◆ **WHAT THE TASK REQUIRES**
All of the material below is to be returned exactly.

◆ **INPUT DATA**
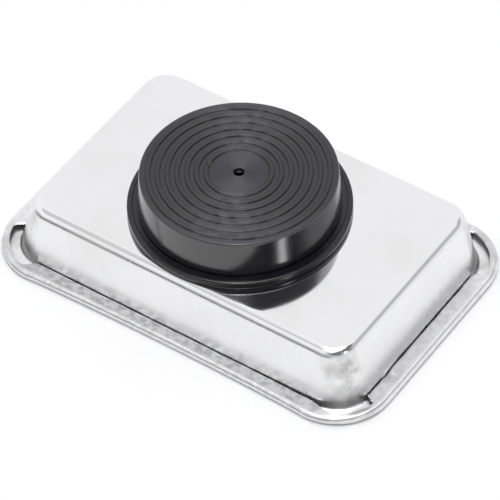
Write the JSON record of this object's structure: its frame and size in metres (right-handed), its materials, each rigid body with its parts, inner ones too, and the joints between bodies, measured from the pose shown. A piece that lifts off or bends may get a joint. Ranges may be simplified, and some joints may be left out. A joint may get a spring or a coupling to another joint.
{
  "type": "magnetic parts tray",
  "caption": "Small rectangular drawn steel tray with a hemmed rim and a round magnet in a ribbed black cap under its base, stored upside down on its rim.",
  "frame": {"origin": "centre of the rim's outline, on the plane that the rim rests on; the tray stands upside down, so its opening faces down and the magnet is on top", "axes": "+X along the long side, +Y along the short side, +Z from the rim through the base to the magnet's ribbed face. In use the part is turned over, half a turn about X, and stands on the magnet's face"},
  "size_m": [0.14, 0.094, 0.0366],
  "materials": {
    "stainless": "bright drawn stainless steel, softly clouded",
    "black_plastic": "satin black moulding",
    "zinc_steel": "zinc plated",
    "mild_steel": "bare rolled sheet",
    "ferrite": "dull sintered ferrite"
  },
  "bodies": {
    "root": {"tray_shell": "stainless", "fixing_stud": "zinc_steel", "magnet_seat": "black_plastic", "pole_plate": "mild_steel", "ring_magnet": "ferrite", "clamp_plate": "zinc_steel", "spring_washer": "zinc_steel", "fixing_nut": "zinc_steel", "magnet_cap": "black_plastic"}
  },
  "joints": []
}
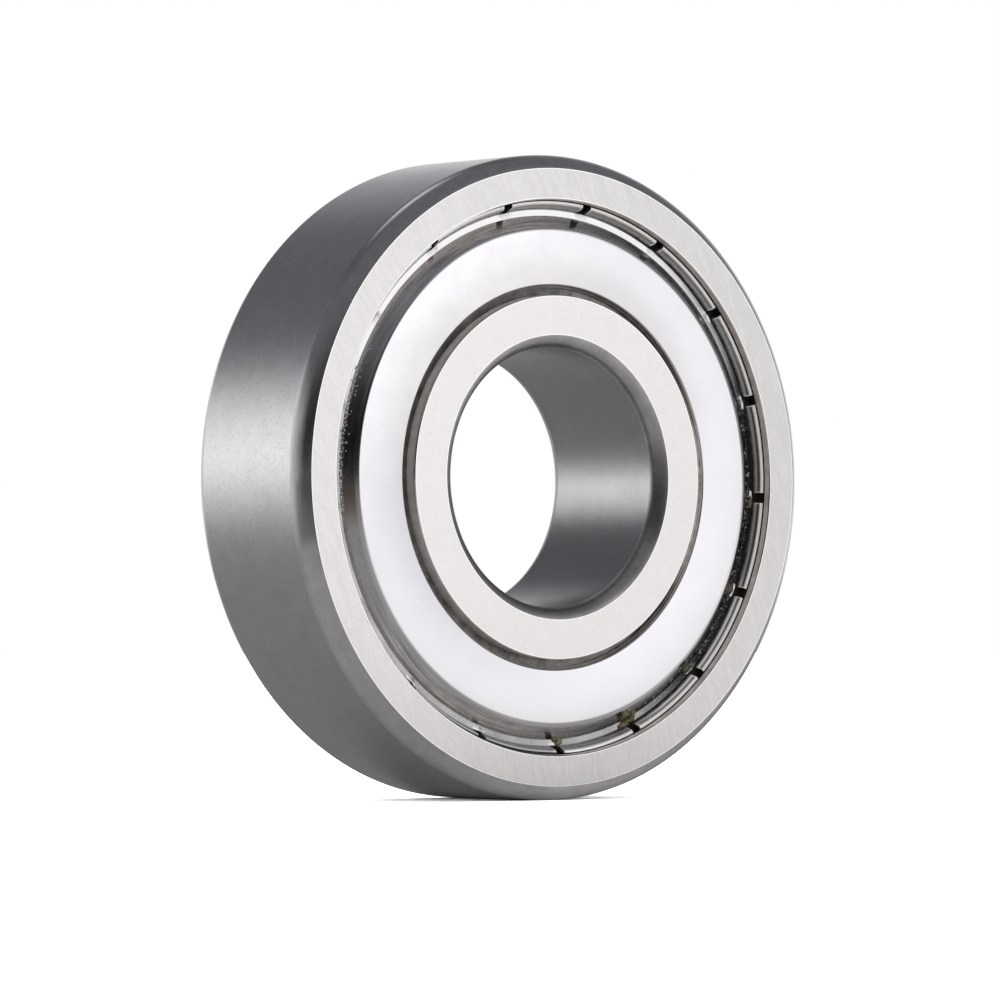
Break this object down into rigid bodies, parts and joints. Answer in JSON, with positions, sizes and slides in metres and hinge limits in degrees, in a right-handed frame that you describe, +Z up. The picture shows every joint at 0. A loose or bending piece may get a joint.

◆ **TASK SOLUTION**
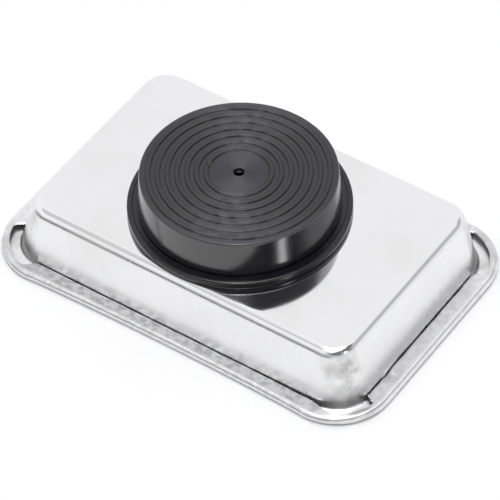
Write the JSON record of this object's structure: its frame and size in metres (right-handed), its materials, each rigid body with its parts, inner ones too, and the joints between bodies, measured from the pose shown. A piece that lifts off or bends may get a joint. Ranges may be simplified, and some joints may be left out. A joint may get a spring or a coupling to another joint.
{
  "type": "magnetic parts tray",
  "caption": "Small rectangular drawn steel tray with a hemmed rim and a round magnet in a ribbed black cap under its base, stored upside down on its rim.",
  "frame": {"origin": "centre of the rim's outline, on the plane that the rim rests on; the tray stands upside down, so its opening faces down and the magnet is on top", "axes": "+X along the long side, +Y along the short side, +Z from the rim through the base to the magnet's ribbed face. In use the part is turned over, half a turn about X, and stands on the magnet's face"},
  "size_m": [0.14, 0.094, 0.0366],
  "materials": {
    "stainless": "bright drawn stainless steel, softly clouded",
    "black_plastic": "satin black moulding",
    "zinc_steel": "zinc plated",
    "mild_steel": "bare rolled sheet",
    "ferrite": "dull sintered ferrite"
  },
  "bodies": {
    "root": {"tray_shell": "stainless", "fixing_stud": "zinc_steel", "magnet_seat": "black_plastic", "pole_plate": "mild_steel", "ring_magnet": "ferrite", "clamp_plate": "zinc_steel", "spring_washer": "zinc_steel", "fixing_nut": "zinc_steel", "magnet_cap": "black_plastic"}
  },
  "joints": []
}
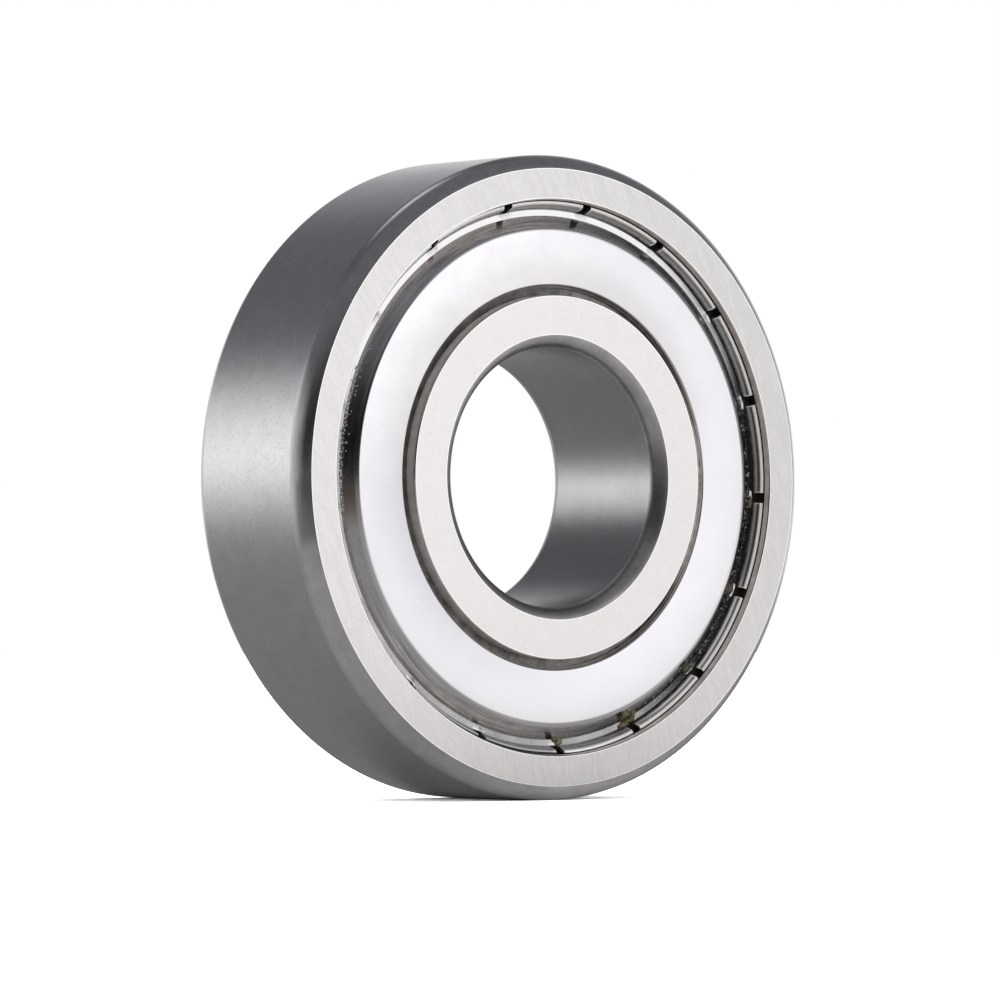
Break this object down into rigid bodies, parts and joints. Answer in JSON, with positions, sizes and slides in metres and hinge limits in degrees, in a right-handed frame that you describe, +Z up. The picture shows every joint at 0. A loose or bending piece may get a joint.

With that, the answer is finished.